Each entry has to be copied exactly, with nothing missed.

*DATASET*
━━━━━━

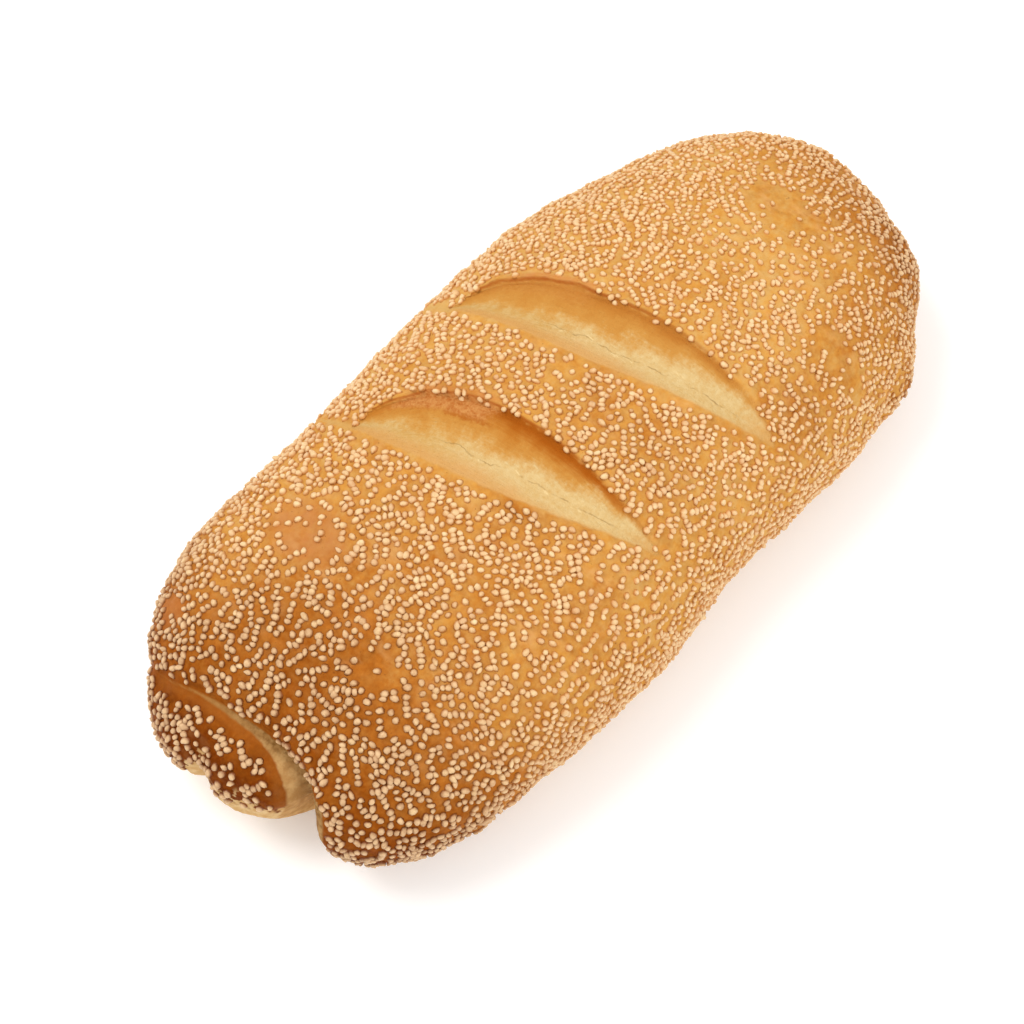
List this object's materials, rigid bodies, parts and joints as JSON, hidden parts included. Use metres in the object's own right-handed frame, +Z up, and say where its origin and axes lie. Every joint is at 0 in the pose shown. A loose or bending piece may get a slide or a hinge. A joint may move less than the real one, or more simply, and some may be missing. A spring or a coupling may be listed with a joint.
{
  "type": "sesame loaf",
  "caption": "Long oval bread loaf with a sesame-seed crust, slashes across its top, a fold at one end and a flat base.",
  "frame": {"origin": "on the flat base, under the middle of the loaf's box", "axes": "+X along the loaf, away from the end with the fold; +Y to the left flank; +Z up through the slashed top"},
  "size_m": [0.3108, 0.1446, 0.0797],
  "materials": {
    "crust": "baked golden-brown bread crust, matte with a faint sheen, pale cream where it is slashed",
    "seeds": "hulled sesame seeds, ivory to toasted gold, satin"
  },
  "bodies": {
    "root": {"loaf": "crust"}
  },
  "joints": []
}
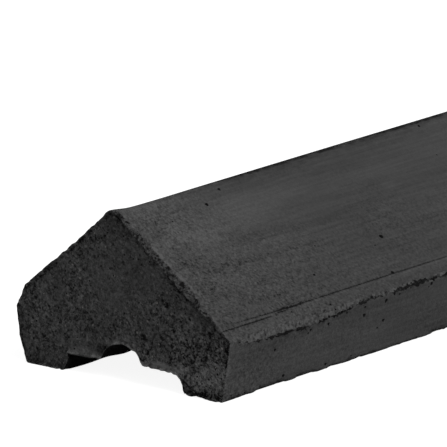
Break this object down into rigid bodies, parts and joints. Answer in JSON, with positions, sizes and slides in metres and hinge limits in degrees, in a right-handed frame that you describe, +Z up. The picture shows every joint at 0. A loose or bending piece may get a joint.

━━━━━━

*EXERCISE OUTPUT*
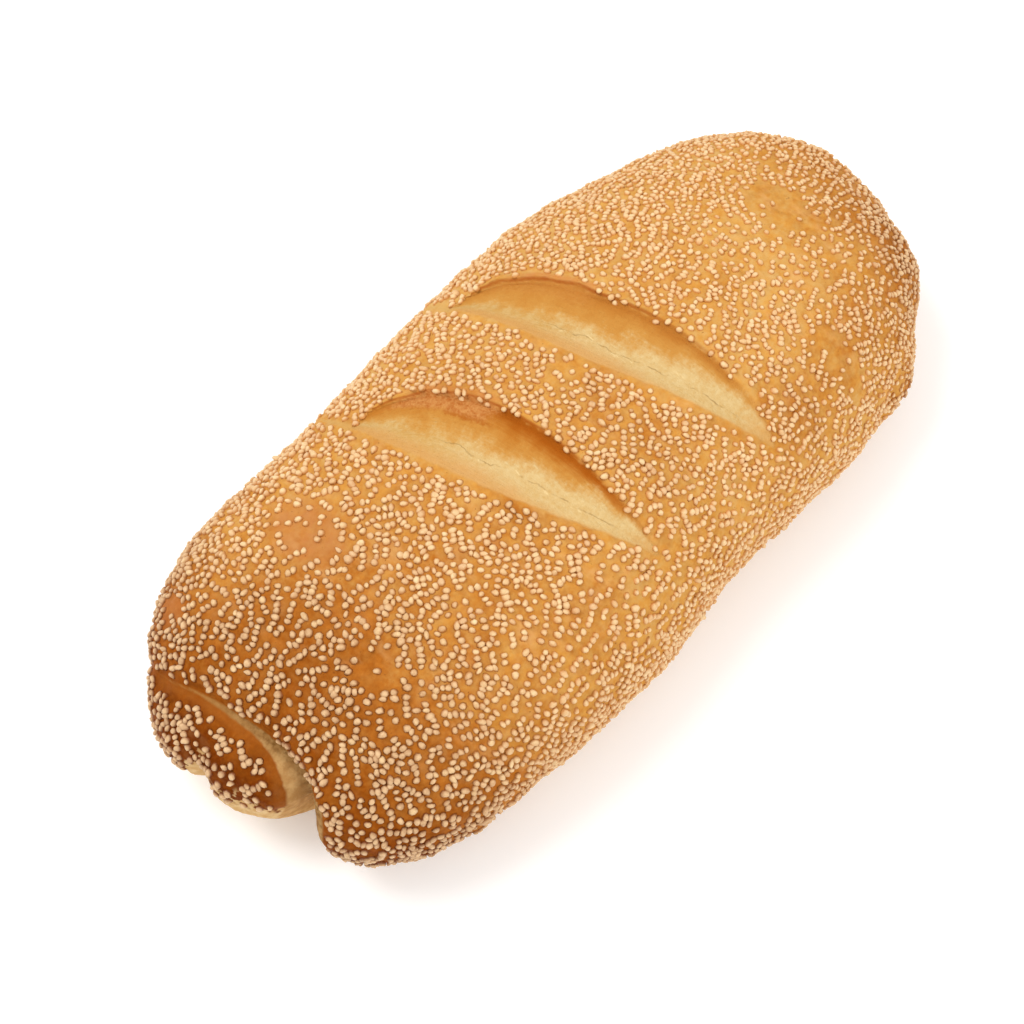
List this object's materials, rigid bodies, parts and joints as JSON, hidden parts included. Use metres in the object's own right-handed frame, +Z up, and say where its origin and axes lie. Every joint is at 0 in the pose shown. A loose or bending piece may get a slide or a hinge. A joint may move less than the real one, or more simply, and some may be missing. A spring or a coupling may be listed with a joint.
{
  "type": "sesame loaf",
  "caption": "Long oval bread loaf with a sesame-seed crust, slashes across its top, a fold at one end and a flat base.",
  "frame": {"origin": "on the flat base, under the middle of the loaf's box", "axes": "+X along the loaf, away from the end with the fold; +Y to the left flank; +Z up through the slashed top"},
  "size_m": [0.3108, 0.1446, 0.0797],
  "materials": {
    "crust": "baked golden-brown bread crust, matte with a faint sheen, pale cream where it is slashed",
    "seeds": "hulled sesame seeds, ivory to toasted gold, satin"
  },
  "bodies": {
    "root": {"loaf": "crust"}
  },
  "joints": []
}
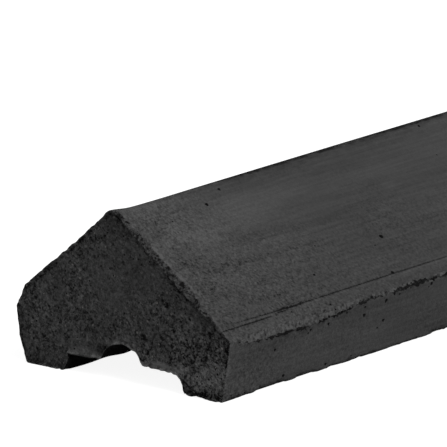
Break this object down into rigid bodies, parts and joints. Answer in JSON, with positions, sizes and slides in metres and hinge limits in degrees, in a right-handed frame that you describe, +Z up. The picture shows every joint at 0. A loose or bending piece may get a joint.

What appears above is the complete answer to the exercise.